Templeton Global Bond TPINX
This Gold-rated fund’s high-conviction, contrarian style has led to plenty of peaks and valleys. The latter have predominated lately. A bet against U.S. Treasuries and a stake in troubled Argentine debt in 2019, for example, led to a bottom-decile showing in the nontraditional bond category. As a result, the fund’s star rating has dropped from 5 to 3 in the past three years and returns over periods of up to five years are poor. But lead manager Michael Hasenstab and his team still earn a high degree of confidence.

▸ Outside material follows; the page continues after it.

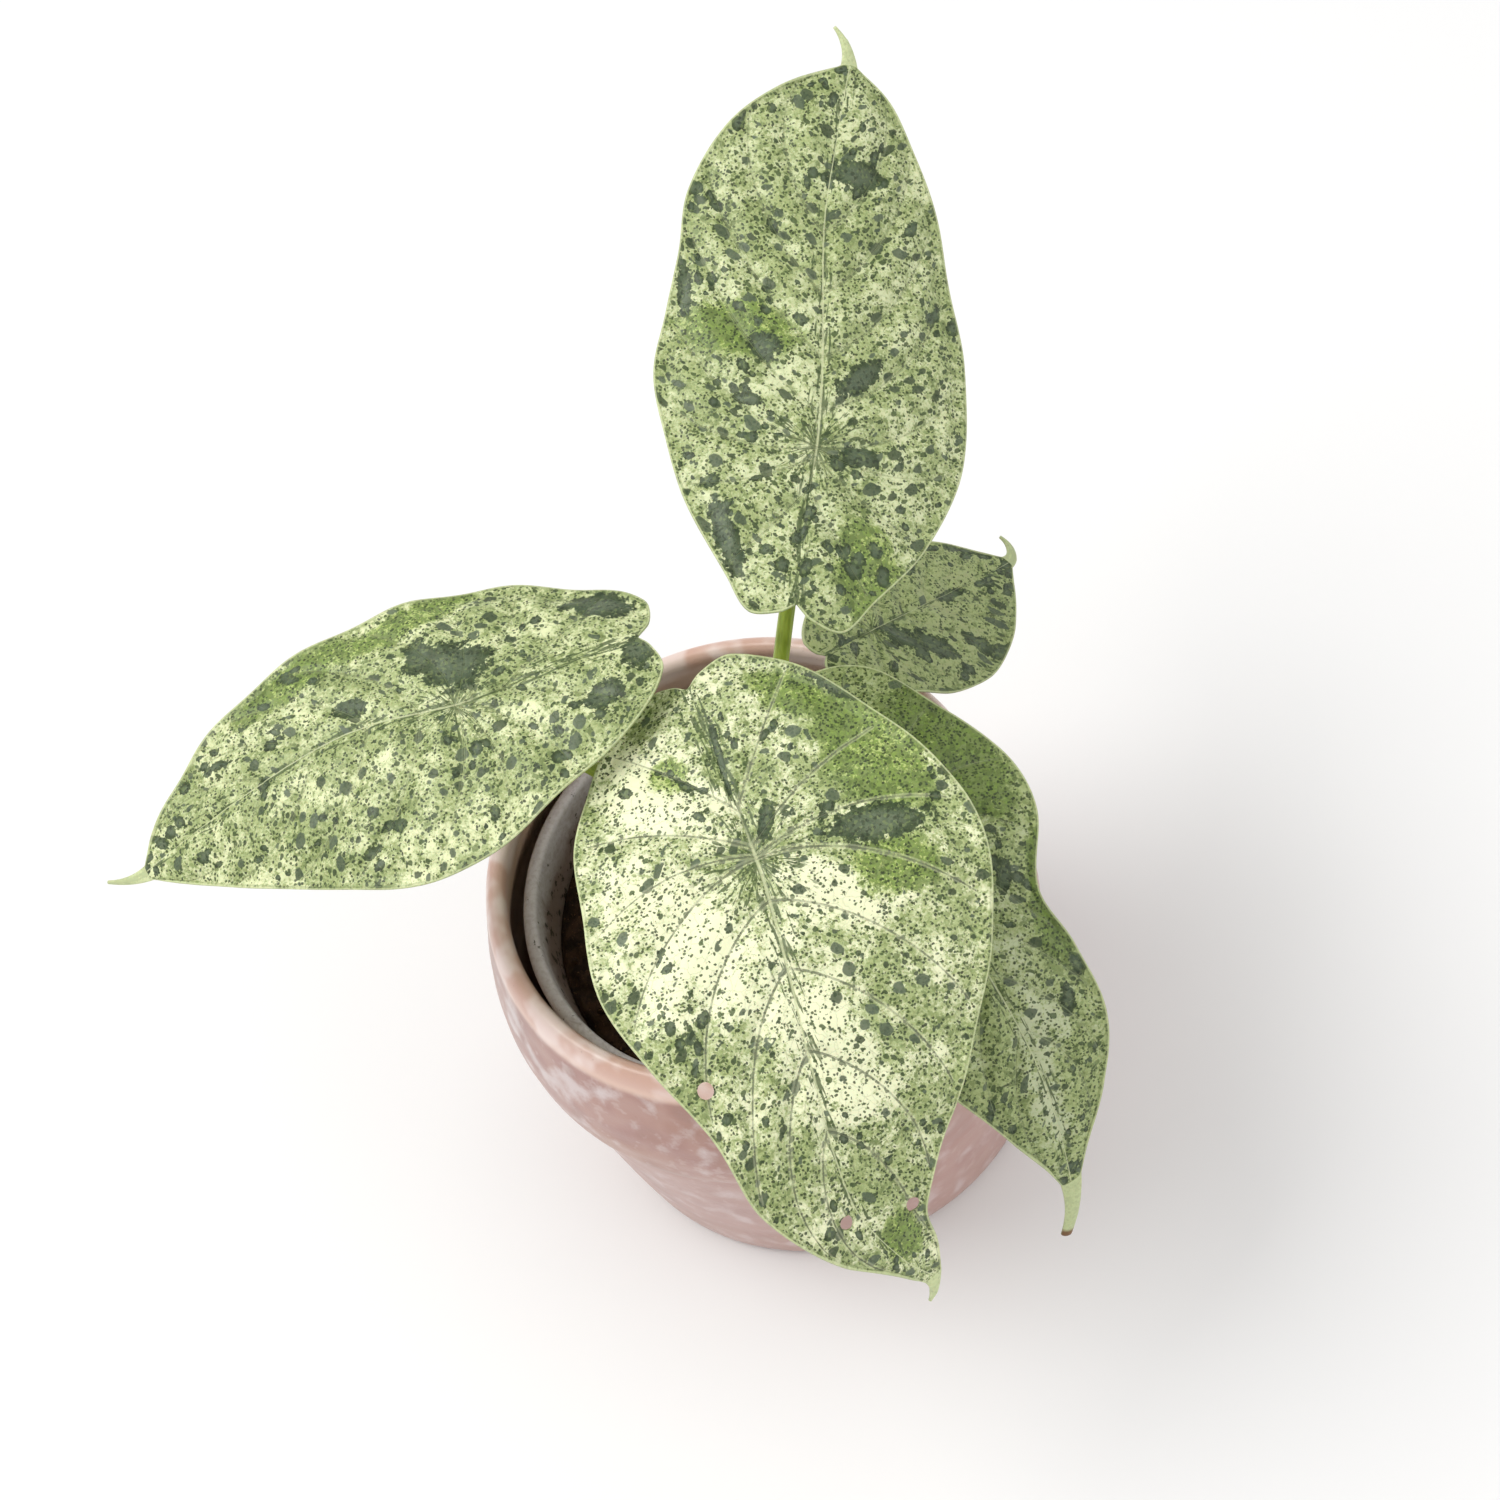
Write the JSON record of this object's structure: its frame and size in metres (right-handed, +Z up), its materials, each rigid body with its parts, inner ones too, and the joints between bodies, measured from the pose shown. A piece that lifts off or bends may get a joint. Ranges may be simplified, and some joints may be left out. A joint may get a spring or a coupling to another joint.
{
  "type": "potted alocasia",
  "caption": "Potted foliage plant: shield-shaped, cream and green variegated leaves with drip tips on arching stalks, rooted in a nursery pot inside a stepped, glazed cover pot.",
  "frame": {"origin": "centre of the cover pot's flat foot, on the surface it stands on", "axes": "+Z up along the cover pot's axis; -Y is the front, over which the largest leaf droops; -X is the side of the long left leaf"},
  "size_m": [0.2334, 0.2364, 0.2374],
  "materials": {
    "glaze": "mottled pink and mauve semi-gloss glaze over stoneware, opaque",
    "white_plastic": "dusty off-white moulded plastic, satin",
    "potting_mix": "dark moist peat mix with a few white perlite grains",
    "stalk": "smooth olive-green living stalk, satin",
    "leaf_cream": "cream leaf with green flecks, patches and veins, satin, slightly quilted",
    "leaf_green": "yellow-green leaf with dense dark flecks and blotches, satin, slightly quilted"
  },
  "bodies": {
    "root": {"cover_pot": "glaze", "nursery_pot": "white_plastic", "soil": "potting_mix", "stalk_top": "stalk", "stalk_left": "stalk", "stalk_front": "stalk", "stalk_right": "stalk", "stalk_small": "stalk", "leaf_top": "leaf_cream", "leaf_left": "leaf_green", "leaf_front": "leaf_cream", "leaf_right": "leaf_green", "leaf_small": "leaf_green"}
  },
  "joints": []
}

Vanguard International Explorer VINEX
This Bronze-rated fund has used a multisubadvisor format for years and owns a long list of stocks. But a substantial weighting in economically sensitive companies, in sectors such as industrials, has made the fund’s performance swings larger than those of its typical peer in the foreign small/mid-growth category (an already volatile group). This profile, coupled with stock-selection issues, led to poor showings in the downturns of 2018 and the first quarter of 2020, as well as 2019’s rally. As a result, the fund’s 4-star rating in early 2017 turned into just 1 star in early 2020, and its trailing returns rank in the category’s bottom quintile for periods up to 10 years. However, the fund’s fees are cheaper than 90% of its peers, giving it an enduring edge over competitors.